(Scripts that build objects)
[start]

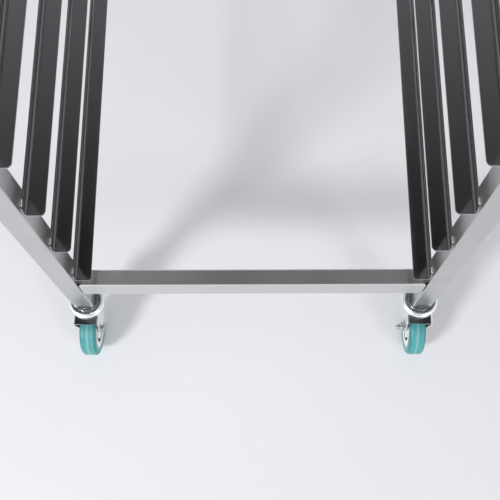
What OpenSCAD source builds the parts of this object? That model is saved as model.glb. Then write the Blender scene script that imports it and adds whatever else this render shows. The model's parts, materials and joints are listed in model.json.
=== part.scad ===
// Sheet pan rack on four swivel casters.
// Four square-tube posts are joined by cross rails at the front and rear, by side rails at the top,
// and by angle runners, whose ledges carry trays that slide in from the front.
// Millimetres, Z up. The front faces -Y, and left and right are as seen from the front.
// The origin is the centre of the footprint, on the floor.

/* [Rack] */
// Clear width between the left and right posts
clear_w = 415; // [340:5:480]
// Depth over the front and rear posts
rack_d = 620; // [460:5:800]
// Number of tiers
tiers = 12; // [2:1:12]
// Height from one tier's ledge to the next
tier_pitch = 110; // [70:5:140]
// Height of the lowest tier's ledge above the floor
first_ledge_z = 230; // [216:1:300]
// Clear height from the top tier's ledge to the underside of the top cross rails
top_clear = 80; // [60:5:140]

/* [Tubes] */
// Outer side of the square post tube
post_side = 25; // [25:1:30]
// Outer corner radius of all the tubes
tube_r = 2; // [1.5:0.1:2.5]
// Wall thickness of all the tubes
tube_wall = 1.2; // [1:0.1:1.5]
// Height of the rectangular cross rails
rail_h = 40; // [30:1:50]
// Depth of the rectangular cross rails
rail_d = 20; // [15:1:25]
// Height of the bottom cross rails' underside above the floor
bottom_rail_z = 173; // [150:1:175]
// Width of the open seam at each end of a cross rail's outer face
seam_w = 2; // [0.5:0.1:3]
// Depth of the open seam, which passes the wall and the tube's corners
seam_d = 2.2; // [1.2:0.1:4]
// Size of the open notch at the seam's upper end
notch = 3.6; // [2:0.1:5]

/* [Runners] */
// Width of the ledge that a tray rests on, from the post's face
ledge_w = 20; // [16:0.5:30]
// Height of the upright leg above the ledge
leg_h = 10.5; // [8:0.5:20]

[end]
[start]

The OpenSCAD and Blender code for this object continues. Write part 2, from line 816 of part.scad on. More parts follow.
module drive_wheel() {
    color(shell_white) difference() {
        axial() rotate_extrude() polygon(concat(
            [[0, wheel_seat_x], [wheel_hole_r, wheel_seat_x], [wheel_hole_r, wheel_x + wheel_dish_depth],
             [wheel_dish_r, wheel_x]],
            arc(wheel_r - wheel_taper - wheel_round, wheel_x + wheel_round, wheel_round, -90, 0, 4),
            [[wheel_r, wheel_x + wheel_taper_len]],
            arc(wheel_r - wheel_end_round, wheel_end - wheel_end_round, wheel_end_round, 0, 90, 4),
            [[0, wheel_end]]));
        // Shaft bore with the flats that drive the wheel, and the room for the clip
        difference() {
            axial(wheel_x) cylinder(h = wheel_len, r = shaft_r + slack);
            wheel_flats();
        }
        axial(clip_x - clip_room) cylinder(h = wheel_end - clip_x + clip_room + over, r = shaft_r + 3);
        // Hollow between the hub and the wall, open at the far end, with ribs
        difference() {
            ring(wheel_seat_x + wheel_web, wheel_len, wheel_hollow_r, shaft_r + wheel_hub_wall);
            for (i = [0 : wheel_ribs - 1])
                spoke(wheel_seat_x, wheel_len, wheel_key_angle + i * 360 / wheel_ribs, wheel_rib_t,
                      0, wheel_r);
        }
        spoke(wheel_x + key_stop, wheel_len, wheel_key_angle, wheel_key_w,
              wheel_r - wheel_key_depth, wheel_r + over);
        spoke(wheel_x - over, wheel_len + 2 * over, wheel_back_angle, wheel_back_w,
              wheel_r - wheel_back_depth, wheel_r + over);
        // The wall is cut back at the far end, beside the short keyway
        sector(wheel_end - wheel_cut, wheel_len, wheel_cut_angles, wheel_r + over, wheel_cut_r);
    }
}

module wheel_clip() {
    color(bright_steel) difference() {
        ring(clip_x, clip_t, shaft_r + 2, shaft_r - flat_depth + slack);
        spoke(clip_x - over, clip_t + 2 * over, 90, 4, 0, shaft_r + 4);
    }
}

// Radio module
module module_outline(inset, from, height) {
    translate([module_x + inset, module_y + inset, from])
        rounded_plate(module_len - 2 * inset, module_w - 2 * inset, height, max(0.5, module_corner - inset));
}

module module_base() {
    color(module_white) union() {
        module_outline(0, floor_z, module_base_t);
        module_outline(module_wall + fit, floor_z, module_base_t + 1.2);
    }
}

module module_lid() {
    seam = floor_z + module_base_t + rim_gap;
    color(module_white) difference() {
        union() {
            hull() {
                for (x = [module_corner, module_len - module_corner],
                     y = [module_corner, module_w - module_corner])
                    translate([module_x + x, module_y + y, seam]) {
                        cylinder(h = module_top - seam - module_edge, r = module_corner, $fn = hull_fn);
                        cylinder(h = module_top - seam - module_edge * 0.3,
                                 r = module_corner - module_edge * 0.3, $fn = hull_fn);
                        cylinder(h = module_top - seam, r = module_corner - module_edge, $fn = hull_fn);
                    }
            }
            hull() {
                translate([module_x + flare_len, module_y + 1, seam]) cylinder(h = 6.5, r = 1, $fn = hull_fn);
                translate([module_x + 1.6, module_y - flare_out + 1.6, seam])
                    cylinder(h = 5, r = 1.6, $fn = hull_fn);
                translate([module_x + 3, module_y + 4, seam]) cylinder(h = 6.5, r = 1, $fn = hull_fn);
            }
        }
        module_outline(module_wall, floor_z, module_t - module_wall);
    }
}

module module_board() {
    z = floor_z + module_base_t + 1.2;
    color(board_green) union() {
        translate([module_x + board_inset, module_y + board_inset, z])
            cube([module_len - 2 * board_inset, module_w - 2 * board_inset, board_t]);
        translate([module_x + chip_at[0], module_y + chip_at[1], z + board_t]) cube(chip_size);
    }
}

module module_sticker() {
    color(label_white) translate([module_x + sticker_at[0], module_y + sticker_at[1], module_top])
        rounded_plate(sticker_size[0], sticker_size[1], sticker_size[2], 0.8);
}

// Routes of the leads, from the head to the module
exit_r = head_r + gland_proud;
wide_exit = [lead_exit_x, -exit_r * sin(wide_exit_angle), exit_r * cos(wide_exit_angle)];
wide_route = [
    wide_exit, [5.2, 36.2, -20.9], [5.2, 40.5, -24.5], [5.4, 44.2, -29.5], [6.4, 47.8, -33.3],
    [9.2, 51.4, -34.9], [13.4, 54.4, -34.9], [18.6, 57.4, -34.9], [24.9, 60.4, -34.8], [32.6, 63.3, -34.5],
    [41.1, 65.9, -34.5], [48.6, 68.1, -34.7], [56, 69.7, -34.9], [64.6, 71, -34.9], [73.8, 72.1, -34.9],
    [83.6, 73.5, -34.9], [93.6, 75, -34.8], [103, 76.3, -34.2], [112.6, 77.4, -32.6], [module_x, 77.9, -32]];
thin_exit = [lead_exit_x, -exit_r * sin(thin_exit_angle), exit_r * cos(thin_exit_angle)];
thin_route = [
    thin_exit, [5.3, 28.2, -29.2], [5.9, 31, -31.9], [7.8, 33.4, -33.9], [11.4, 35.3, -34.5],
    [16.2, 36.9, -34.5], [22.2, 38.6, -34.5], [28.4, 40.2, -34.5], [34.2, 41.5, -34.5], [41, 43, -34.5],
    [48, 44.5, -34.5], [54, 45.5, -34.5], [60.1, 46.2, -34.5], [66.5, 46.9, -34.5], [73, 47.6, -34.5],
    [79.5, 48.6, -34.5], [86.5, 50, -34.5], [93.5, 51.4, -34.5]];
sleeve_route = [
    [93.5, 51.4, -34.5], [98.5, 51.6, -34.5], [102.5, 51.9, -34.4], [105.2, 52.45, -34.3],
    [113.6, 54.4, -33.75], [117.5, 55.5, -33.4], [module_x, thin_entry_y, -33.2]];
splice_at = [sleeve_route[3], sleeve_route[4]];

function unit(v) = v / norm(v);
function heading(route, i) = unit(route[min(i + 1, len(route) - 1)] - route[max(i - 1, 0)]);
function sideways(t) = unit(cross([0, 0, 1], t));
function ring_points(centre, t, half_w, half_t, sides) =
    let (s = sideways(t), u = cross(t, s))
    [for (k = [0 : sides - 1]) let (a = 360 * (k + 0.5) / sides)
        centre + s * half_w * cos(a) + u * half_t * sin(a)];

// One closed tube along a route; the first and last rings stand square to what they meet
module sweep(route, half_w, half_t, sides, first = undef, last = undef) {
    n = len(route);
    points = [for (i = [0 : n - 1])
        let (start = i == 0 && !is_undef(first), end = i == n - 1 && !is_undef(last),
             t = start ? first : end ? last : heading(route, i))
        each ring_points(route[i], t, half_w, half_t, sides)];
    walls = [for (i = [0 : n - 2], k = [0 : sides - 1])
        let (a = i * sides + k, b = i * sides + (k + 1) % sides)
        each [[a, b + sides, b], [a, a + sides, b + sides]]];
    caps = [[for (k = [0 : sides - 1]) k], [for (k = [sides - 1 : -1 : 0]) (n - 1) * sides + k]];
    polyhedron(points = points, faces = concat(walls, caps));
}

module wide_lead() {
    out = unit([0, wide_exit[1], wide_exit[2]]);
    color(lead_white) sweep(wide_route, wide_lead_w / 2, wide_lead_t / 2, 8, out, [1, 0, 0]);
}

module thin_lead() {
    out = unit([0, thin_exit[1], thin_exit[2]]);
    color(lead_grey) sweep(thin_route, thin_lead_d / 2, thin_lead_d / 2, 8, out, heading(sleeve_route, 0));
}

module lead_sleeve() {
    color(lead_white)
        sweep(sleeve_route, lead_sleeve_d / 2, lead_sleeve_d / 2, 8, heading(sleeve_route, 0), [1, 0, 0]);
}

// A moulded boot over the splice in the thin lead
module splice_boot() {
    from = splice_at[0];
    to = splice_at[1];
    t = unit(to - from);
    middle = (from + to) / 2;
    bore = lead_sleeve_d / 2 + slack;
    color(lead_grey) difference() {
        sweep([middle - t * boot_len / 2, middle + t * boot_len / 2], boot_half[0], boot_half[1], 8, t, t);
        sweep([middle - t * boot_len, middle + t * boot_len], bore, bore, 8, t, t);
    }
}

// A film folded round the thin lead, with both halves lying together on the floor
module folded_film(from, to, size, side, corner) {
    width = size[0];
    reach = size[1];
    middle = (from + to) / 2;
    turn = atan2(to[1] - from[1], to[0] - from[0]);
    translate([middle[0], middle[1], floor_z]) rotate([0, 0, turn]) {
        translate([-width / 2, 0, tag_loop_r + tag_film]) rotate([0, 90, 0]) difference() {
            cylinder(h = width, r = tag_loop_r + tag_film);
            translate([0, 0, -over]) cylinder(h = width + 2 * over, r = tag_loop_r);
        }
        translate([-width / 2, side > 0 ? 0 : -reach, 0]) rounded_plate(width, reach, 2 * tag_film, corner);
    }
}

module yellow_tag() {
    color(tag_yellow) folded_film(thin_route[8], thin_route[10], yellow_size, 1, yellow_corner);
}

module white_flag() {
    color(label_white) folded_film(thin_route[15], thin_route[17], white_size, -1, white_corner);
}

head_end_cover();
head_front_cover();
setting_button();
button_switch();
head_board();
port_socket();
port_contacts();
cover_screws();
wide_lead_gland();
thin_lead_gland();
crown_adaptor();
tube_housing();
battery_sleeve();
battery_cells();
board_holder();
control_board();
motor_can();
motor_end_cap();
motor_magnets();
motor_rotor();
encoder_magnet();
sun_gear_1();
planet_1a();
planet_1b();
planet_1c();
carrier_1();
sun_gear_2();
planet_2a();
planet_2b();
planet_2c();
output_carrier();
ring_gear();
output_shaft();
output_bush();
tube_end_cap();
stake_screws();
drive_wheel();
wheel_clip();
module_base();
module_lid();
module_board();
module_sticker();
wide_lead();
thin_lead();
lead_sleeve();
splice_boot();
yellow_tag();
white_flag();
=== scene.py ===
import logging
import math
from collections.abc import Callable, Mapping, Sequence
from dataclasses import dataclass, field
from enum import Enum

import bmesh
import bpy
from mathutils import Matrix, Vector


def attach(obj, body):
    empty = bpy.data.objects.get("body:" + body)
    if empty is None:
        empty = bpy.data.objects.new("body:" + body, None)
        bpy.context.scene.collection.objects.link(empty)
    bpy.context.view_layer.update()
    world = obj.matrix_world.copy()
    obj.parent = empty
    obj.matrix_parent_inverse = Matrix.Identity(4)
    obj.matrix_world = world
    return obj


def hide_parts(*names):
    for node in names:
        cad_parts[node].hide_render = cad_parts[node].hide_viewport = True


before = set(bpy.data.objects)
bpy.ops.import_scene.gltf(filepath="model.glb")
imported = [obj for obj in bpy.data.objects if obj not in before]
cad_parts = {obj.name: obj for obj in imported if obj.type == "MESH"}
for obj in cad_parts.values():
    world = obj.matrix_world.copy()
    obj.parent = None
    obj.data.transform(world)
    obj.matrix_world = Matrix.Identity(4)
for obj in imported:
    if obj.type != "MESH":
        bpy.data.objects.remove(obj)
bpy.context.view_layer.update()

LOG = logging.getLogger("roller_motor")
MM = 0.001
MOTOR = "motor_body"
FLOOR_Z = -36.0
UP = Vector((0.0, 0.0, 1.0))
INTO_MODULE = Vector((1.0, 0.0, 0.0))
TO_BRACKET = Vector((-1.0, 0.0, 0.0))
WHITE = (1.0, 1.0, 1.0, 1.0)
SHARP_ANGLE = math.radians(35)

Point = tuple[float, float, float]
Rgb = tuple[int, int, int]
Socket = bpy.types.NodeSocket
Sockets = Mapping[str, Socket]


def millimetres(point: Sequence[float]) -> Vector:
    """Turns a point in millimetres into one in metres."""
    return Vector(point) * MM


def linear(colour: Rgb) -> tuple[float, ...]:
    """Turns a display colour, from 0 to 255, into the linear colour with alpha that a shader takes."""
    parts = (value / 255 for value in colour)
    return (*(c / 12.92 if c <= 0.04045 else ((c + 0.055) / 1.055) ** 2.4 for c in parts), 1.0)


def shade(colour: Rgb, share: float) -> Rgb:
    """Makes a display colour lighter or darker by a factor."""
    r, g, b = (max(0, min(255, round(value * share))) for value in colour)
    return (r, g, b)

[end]

● Instructions for the task
Only the lines from the one containing "head_end_cover();" through the one containing "obj.matrix_parent_inverse = Matrix.Identity(4)" are to be extracted, exactly as they appear, with both ends included.

● Correct answer
head_end_cover();
head_front_cover();
setting_button();
button_switch();
head_board();
port_socket();
port_contacts();
cover_screws();
wide_lead_gland();
thin_lead_gland();
crown_adaptor();
tube_housing();
battery_sleeve();
battery_cells();
board_holder();
control_board();
motor_can();
motor_end_cap();
motor_magnets();
motor_rotor();
encoder_magnet();
sun_gear_1();
planet_1a();
planet_1b();
planet_1c();
carrier_1();
sun_gear_2();
planet_2a();
planet_2b();
planet_2c();
output_carrier();
ring_gear();
output_shaft();
output_bush();
tube_end_cap();
stake_screws();
drive_wheel();
wheel_clip();
module_base();
module_lid();
module_board();
module_sticker();
wide_lead();
thin_lead();
lead_sleeve();
splice_boot();
yellow_tag();
white_flag();
=== scene.py ===
import logging
import math
from collections.abc import Callable, Mapping, Sequence
from dataclasses import dataclass, field
from enum import Enum

import bmesh
import bpy
from mathutils import Matrix, Vector


def attach(obj, body):
    empty = bpy.data.objects.get("body:" + body)
    if empty is None:
        empty = bpy.data.objects.new("body:" + body, None)
        bpy.context.scene.collection.objects.link(empty)
    bpy.context.view_layer.update()
    world = obj.matrix_world.copy()
    obj.parent = empty
    obj.matrix_parent_inverse = Matrix.Identity(4)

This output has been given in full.